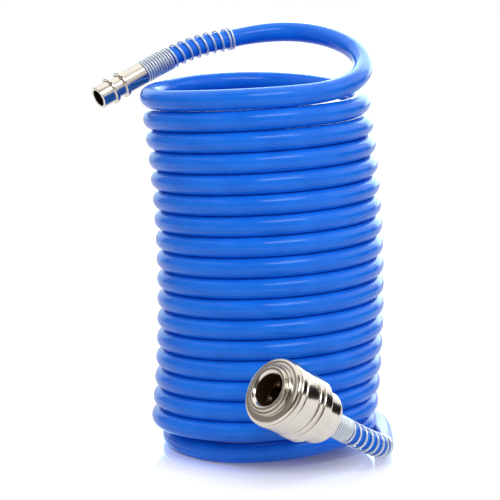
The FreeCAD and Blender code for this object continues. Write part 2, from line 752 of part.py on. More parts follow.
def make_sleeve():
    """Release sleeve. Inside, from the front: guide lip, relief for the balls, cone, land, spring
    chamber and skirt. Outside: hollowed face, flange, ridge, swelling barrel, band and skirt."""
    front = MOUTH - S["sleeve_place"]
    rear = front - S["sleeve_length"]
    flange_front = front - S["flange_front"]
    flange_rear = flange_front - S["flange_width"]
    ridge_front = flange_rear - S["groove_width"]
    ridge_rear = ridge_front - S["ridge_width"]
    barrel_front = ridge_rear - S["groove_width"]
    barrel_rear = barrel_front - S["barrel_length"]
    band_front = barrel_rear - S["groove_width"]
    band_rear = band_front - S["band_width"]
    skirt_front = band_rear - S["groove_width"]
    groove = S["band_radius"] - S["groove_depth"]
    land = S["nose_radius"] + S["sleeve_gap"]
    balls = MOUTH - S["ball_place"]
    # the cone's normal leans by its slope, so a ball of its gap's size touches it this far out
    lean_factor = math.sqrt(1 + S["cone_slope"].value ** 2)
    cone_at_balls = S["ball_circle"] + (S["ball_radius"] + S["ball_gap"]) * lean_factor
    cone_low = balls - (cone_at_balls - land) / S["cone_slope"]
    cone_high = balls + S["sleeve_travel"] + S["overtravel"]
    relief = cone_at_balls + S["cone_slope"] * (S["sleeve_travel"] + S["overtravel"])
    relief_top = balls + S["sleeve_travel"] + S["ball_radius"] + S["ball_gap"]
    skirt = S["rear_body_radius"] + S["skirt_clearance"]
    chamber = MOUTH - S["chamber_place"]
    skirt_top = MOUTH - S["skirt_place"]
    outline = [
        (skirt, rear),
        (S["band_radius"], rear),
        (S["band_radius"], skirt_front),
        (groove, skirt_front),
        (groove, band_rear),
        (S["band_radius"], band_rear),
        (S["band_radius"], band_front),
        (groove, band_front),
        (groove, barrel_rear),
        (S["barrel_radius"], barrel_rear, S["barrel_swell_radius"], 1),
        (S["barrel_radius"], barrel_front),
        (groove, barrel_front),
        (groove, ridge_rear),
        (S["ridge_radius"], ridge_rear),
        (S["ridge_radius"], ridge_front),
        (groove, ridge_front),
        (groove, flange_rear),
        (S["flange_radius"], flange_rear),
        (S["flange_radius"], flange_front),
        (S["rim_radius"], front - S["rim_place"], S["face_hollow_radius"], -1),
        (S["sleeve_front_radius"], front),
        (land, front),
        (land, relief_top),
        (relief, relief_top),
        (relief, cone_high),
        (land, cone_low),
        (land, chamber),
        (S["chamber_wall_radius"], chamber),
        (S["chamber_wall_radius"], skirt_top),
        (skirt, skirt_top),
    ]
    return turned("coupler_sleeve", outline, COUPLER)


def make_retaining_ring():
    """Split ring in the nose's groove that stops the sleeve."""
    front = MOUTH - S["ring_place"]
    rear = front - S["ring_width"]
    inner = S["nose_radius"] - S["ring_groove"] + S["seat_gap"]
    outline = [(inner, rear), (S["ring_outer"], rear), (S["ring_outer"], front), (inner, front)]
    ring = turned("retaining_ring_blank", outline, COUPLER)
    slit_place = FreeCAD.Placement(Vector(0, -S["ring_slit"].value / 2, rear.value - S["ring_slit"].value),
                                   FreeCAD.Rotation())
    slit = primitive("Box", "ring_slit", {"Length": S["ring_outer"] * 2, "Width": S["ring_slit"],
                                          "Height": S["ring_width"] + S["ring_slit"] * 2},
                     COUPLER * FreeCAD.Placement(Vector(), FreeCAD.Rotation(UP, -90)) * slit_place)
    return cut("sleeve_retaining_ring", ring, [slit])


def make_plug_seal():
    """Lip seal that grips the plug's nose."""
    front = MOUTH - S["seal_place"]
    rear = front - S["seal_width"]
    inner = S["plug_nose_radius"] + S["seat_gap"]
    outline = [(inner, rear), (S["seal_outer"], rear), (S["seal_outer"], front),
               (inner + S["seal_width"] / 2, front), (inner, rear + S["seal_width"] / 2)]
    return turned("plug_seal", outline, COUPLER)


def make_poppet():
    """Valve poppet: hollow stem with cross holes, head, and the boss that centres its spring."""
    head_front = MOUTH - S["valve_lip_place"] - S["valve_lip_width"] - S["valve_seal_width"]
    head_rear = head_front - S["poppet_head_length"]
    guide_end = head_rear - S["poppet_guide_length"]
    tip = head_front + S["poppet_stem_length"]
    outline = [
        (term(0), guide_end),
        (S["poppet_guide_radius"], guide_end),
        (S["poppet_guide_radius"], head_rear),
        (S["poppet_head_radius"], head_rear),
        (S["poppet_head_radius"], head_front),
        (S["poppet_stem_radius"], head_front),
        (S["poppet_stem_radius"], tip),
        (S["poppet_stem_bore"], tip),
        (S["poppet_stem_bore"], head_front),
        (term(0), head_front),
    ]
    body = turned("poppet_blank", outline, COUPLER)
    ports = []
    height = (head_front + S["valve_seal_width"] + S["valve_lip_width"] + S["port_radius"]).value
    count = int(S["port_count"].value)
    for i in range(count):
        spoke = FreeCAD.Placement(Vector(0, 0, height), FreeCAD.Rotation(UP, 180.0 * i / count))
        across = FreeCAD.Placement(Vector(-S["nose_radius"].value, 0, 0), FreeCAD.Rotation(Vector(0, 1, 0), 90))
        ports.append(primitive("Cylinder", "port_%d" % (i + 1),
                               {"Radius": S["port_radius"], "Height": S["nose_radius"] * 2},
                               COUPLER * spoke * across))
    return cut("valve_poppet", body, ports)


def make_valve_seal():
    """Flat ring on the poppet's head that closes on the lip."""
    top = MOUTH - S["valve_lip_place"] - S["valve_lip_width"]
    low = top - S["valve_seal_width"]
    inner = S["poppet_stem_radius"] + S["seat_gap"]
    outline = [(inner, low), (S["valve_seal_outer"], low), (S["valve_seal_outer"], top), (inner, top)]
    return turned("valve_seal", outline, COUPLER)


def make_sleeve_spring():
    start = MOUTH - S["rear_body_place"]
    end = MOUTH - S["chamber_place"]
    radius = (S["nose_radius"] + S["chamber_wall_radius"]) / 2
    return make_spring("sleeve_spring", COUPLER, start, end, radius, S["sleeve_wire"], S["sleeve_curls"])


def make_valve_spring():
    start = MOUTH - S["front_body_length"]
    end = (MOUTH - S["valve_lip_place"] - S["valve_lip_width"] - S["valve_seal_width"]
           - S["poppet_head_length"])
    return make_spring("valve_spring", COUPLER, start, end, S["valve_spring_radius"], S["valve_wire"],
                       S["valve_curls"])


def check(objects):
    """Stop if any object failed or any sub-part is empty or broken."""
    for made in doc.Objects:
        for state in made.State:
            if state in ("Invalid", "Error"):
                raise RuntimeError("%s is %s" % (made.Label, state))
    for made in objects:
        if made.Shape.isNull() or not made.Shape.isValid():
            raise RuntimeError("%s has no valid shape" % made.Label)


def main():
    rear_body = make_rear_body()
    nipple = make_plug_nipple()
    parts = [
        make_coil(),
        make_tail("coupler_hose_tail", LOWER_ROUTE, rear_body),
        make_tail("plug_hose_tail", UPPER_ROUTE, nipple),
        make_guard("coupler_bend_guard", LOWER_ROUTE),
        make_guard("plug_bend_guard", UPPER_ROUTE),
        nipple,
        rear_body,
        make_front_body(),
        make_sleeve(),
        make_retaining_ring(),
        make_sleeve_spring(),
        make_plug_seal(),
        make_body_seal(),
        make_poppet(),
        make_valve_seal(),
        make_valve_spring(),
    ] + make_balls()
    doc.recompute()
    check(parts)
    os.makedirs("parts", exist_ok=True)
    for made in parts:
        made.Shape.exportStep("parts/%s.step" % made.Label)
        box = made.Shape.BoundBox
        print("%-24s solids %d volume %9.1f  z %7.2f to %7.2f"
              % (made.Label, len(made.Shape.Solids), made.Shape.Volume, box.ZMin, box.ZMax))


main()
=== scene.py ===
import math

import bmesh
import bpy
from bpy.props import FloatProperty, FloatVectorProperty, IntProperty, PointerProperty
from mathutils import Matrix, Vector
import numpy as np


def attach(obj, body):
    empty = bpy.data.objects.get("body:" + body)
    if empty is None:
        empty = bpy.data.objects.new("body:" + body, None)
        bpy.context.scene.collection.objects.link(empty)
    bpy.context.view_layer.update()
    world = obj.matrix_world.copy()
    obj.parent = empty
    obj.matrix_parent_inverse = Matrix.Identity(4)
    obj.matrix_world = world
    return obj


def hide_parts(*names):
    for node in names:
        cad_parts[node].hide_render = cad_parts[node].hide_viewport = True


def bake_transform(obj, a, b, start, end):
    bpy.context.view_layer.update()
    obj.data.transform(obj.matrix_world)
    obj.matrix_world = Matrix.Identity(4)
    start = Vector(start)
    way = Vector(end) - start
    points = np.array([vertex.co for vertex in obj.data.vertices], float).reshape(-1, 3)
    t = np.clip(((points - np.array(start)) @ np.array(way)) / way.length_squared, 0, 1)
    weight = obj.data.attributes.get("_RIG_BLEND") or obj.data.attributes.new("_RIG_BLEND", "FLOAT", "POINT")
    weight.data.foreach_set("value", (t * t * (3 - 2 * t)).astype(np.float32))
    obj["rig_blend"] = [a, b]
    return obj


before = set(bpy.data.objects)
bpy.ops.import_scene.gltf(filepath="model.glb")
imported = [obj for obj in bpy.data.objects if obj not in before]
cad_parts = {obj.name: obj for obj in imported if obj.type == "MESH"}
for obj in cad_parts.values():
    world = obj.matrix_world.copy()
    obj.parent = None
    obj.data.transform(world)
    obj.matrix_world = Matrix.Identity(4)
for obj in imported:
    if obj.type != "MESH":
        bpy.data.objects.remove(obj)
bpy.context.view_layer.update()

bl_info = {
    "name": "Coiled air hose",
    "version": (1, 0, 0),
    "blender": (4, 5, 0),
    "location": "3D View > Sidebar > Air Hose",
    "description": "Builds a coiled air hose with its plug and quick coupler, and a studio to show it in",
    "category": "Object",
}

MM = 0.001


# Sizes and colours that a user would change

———

Task instructions. Can you repeat, word for word, every line above from the one containing "check(parts)" down to the one containing "in imported if", including both?

Result below.
    check(parts)
    os.makedirs("parts", exist_ok=True)
    for made in parts:
        made.Shape.exportStep("parts/%s.step" % made.Label)
        box = made.Shape.BoundBox
        print("%-24s solids %d volume %9.1f  z %7.2f to %7.2f"
              % (made.Label, len(made.Shape.Solids), made.Shape.Volume, box.ZMin, box.ZMax))


main()
=== scene.py ===
import math

import bmesh
import bpy
from bpy.props import FloatProperty, FloatVectorProperty, IntProperty, PointerProperty
from mathutils import Matrix, Vector
import numpy as np


def attach(obj, body):
    empty = bpy.data.objects.get("body:" + body)
    if empty is None:
        empty = bpy.data.objects.new("body:" + body, None)
        bpy.context.scene.collection.objects.link(empty)
    bpy.context.view_layer.update()
    world = obj.matrix_world.copy()
    obj.parent = empty
    obj.matrix_parent_inverse = Matrix.Identity(4)
    obj.matrix_world = world
    return obj


def hide_parts(*names):
    for node in names:
        cad_parts[node].hide_render = cad_parts[node].hide_viewport = True


def bake_transform(obj, a, b, start, end):
    bpy.context.view_layer.update()
    obj.data.transform(obj.matrix_world)
    obj.matrix_world = Matrix.Identity(4)
    start = Vector(start)
    way = Vector(end) - start
    points = np.array([vertex.co for vertex in obj.data.vertices], float).reshape(-1, 3)
    t = np.clip(((points - np.array(start)) @ np.array(way)) / way.length_squared, 0, 1)
    weight = obj.data.attributes.get("_RIG_BLEND") or obj.data.attributes.new("_RIG_BLEND", "FLOAT", "POINT")
    weight.data.foreach_set("value", (t * t * (3 - 2 * t)).astype(np.float32))
    obj["rig_blend"] = [a, b]
    return obj


before = set(bpy.data.objects)
bpy.ops.import_scene.gltf(filepath="model.glb")
imported = [obj for obj in bpy.data.objects if obj not in before]
cad_parts = {obj.name: obj for obj in imported if obj.type == "MESH"}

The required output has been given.